Direct observation of dynamic surface reconstruction and active phases on honeycomb Ni3N−Co3N/CC for oxygen evolution reaction

Abstract

Oxygen evolution reaction (OER) and hydrogen evolution reaction (HER) are the key processes in water splitting. Compared with the two-electron process in HER, the four-electron process of OER is slow because of the more complex series of reactions. Therefore, a good understanding of the direct O2 evolution mechanism (DOEM) in OER is crucial to design high-efficiency catalysts to overcome the limitations imposed by the conventional adsorption evolution mechanism.

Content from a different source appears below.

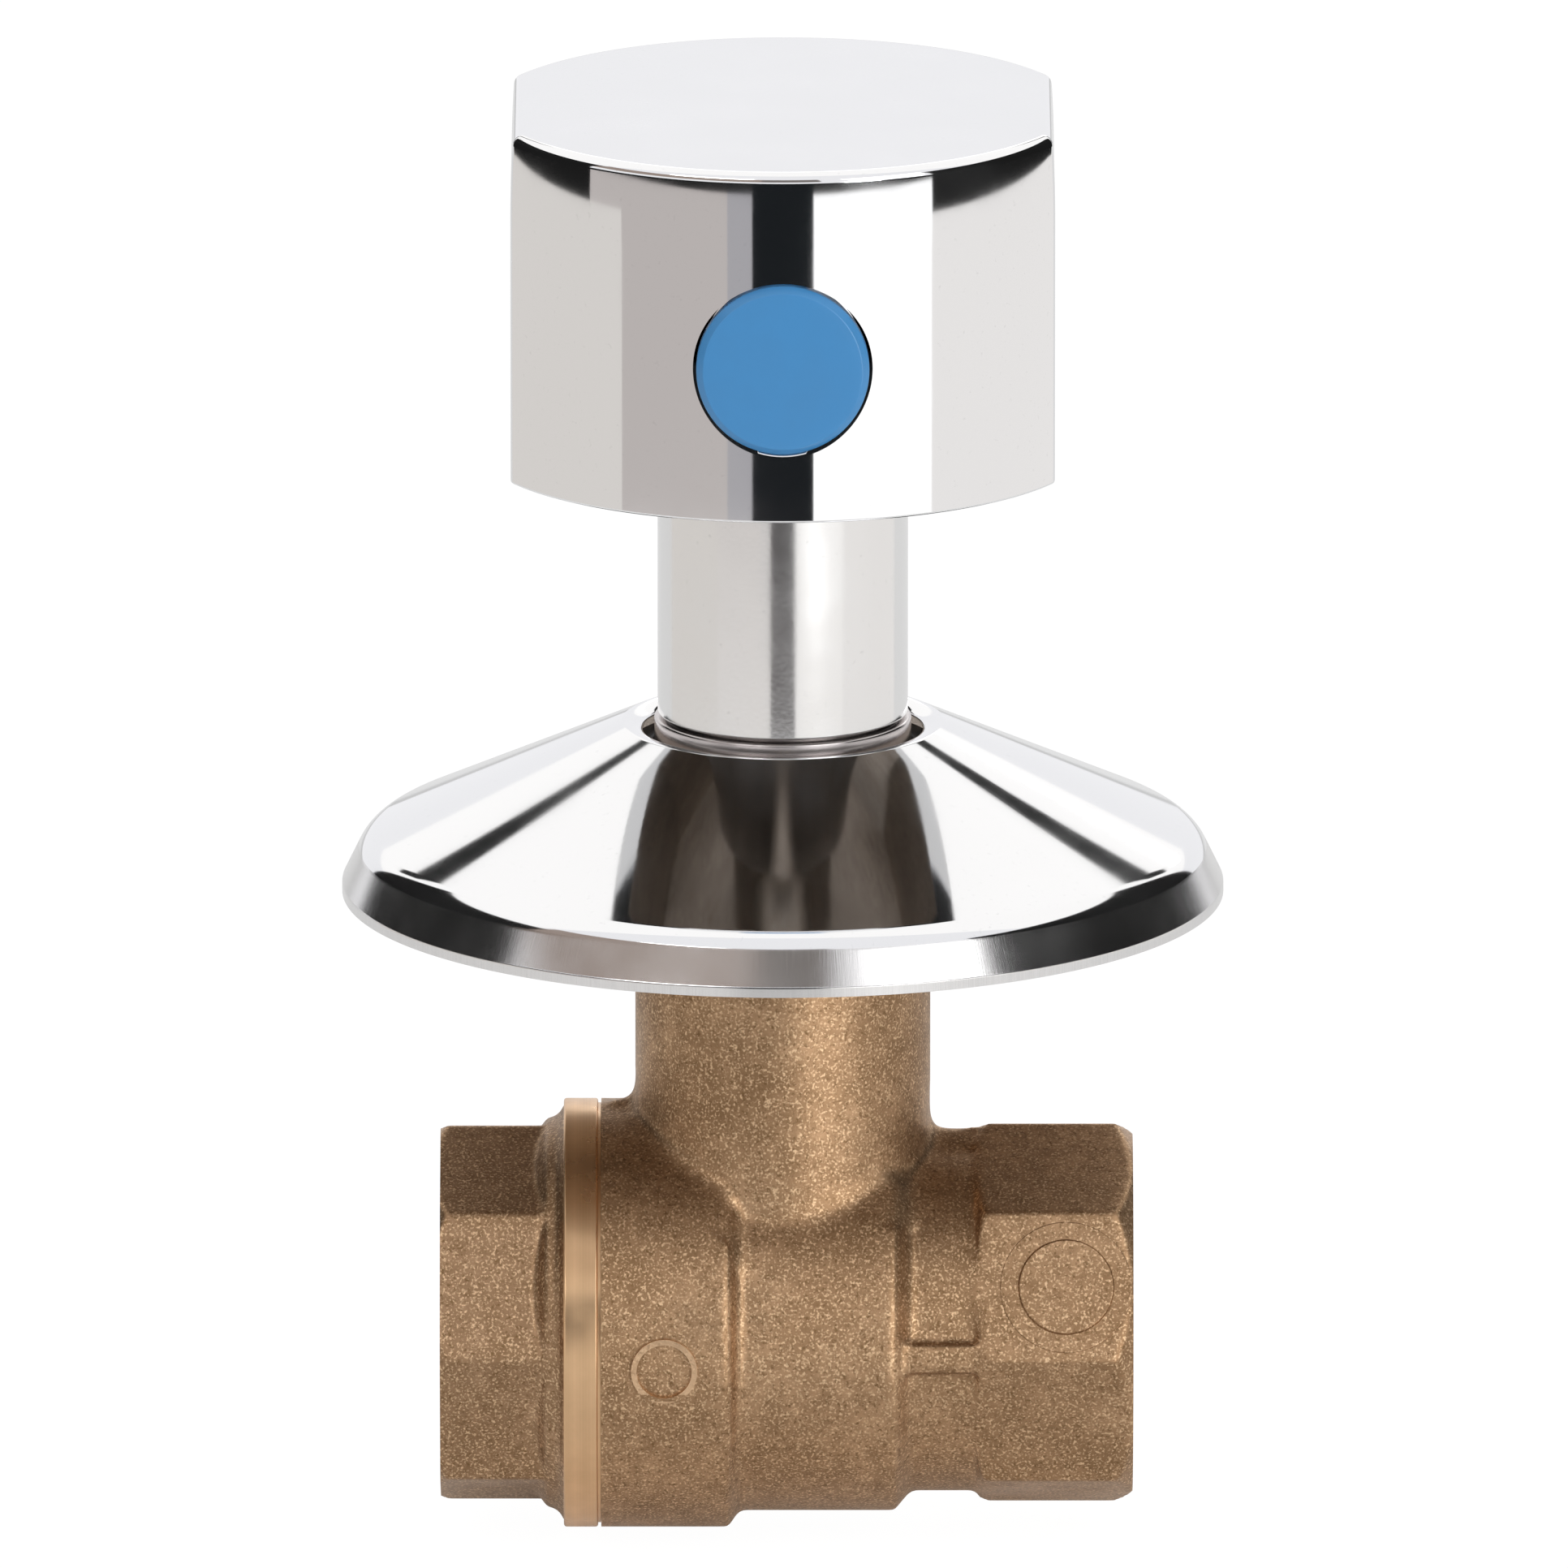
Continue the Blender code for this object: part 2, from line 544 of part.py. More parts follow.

In this work, honeycomb Ni3N−Co3N was prepared on carbon cloth (Ni3N−Co3N/CC) to investigate the DOEM. Density functional theory and in situ Raman scattering spectroscopy demonstrated that the OER process on Ni3N−Co3N/CC proceeded via the DOEM pathway, in which Ni3N and Co3N share the roles of dragging OH−, splitting off H−O bonds, and adsorbing other OH−, leading to significantly reduced Gibbs’s energy barriers of ΔG*OH to ΔGO*. and ΔGO* to AGO*OH. Moreover, the vertical honeycomb structure and conductive CC substrate contributed to the structural stability, conductivity, and quick O2 release capability. The Ni3N−Co3N/CC required low overpotentials of 320 and 495 mV to reach a current density of 10 and 100 mA cm−2, respectively. Moreover, the Ni3N−Co3N/CC delivered excellent stability with >90% retention of the initial current density over an 80-h-long test.